Rex cites the former Marilyn’s Mexican Restaurant in Scottsdale as one example that had him scratching his head.

“I thought it was fabulous. Great food. Any time you went there there were long lines. And it still failed,” Rex said.

STILL HUNGRY

According to the U.S. Census Bureau, the Valley has more than 5,000 food and drinking establishments, including 1,870 sit-down restaurants.

More than 200,000 people are employed in the foodservice industry state-wide, helping make it a powerful job producer in Arizona.

Not only are the number of restaurants and its employees expected to grow, receipts are also forecast to increase.

“We’ve been the second fastest-growing state in restaurant sales growth for the past three years behind Nevada,” said the restaurant association’s Chucri.

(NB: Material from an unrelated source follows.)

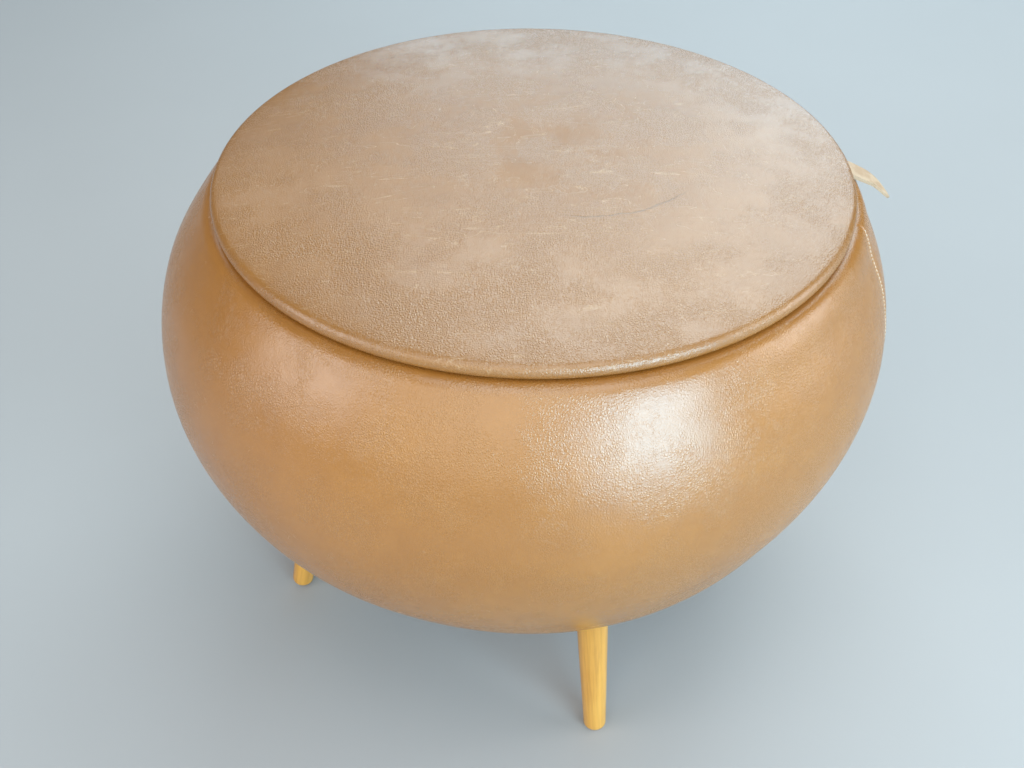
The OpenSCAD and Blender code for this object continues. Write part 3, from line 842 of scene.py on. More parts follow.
def coverPanel(name, first):
    # half of the cover, from one seam to the other
    edgeSteps = [0.03, 0.14, 0.30, 0.48, 0.66, 0.86, 1.15, 1.6, 2.3, 3.4, 5.0, 7.0]
    middle = list(np.linspace(9.2, 170.8, 72))
    offsets = edgeSteps + middle + [180 - s for s in reversed(edgeSteps)]
    angles = [first + o for o in offsets]
    skin, normals = skinGrid(angles)
    bottom, top, leather = coverBox["bottom"], coverBox["top"], bodyShape["leather"]
    hemR = boardBox["r"] - bodyShape["hemWidth"]
    tubR = drumBox["r"] - 5 * mm - leather
    rowsLow = [(hemR + (skinRows[0][0] - hemR) * t, bottom) for t in (0, 0.35, 0.7)]
    rimEdge = skinRows[-1][0]
    lip = bodyShape["lipRound"]
    rowsHigh = [(rimEdge - (rimEdge - tubR - lip) * t, top) for t in (0.12, 0.3, 0.5, 0.7, 0.88)]
    rowsHigh += [(tubR + lip, top)] + bend((tubR + lip, top), (tubR, top), (tubR, top - lip), 5)
    rowsHigh += [(tubR, z) for z in np.linspace(top - lip, top - bodyShape["turnDown"], 7)[1:]]
    low, high = turned(rowsLow, angles), turned(rowsHigh, angles)
    # the turned-down leather is gathered a little where it is stapled
    for i, a in enumerate(angles):
        for j, (r, z) in enumerate(rowsHigh):
            drop = max(top - lip - z, 0) / bodyShape["turnDown"]
            turn = math.radians(a)
            r2 = r - drop * bodyShape["gather"] * (1 + math.sin(turn * 41 + 2.0 * math.sin(turn * 7)))
            high[i, j, 0], high[i, j, 1] = r2 * math.cos(turn), r2 * math.sin(turn)
    outer = np.concatenate([low, skin, high], axis=1)
    flatLow = np.zeros_like(low)
    flatLow[..., 2] = -1
    flatHigh = np.zeros_like(high)
    for j, (r, z) in enumerate(rowsHigh):
        t = min(max((tubR + lip - r) / lip, 0), 1) * math.pi / 2
        for i, a in enumerate(angles):
            flatHigh[i, j] = (-math.sin(t) * math.cos(math.radians(a)),
                              -math.sin(t) * math.sin(math.radians(a)), math.cos(t))
    allNormals = np.concatenate([flatLow, normals, flatHigh], axis=1)
    inner = outer - allNormals * leather
    return shellMesh(name, outer, inner, False)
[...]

“And there’s projections that we’re going to be number one next year,” Chucri said.

SOME BUMPS

And even successful restaurants have had bumps in the road. “To get from one to four restaurants was all sorts of trials and tribulations,” Kilpatrick said about his RA Sushi Bar.

“It was bank loans and paperwork and money from investors and so on and so on. That was just a different world for us,” Kilpatrick said.

The food industry is a fickle business, with a clientele that has an ever-changing palate.

While opening a restaurant in the Valley may not guarantee success, there remains numerous restaurateurs who run very successful businesses and have grown them into nationally known brands.

“Whether it’s the food concept itself or the restaurant concept itself, the RA, the Fairytale Brownies, Arizona has proven to be a really good breeding ground,” Chucri said.

“In the restaurant business, you don’t always know what’s going to stick. It’s always nice to see good concepts take hold and continue to do well. That aren’t just a blip on the screen,” Chucri said.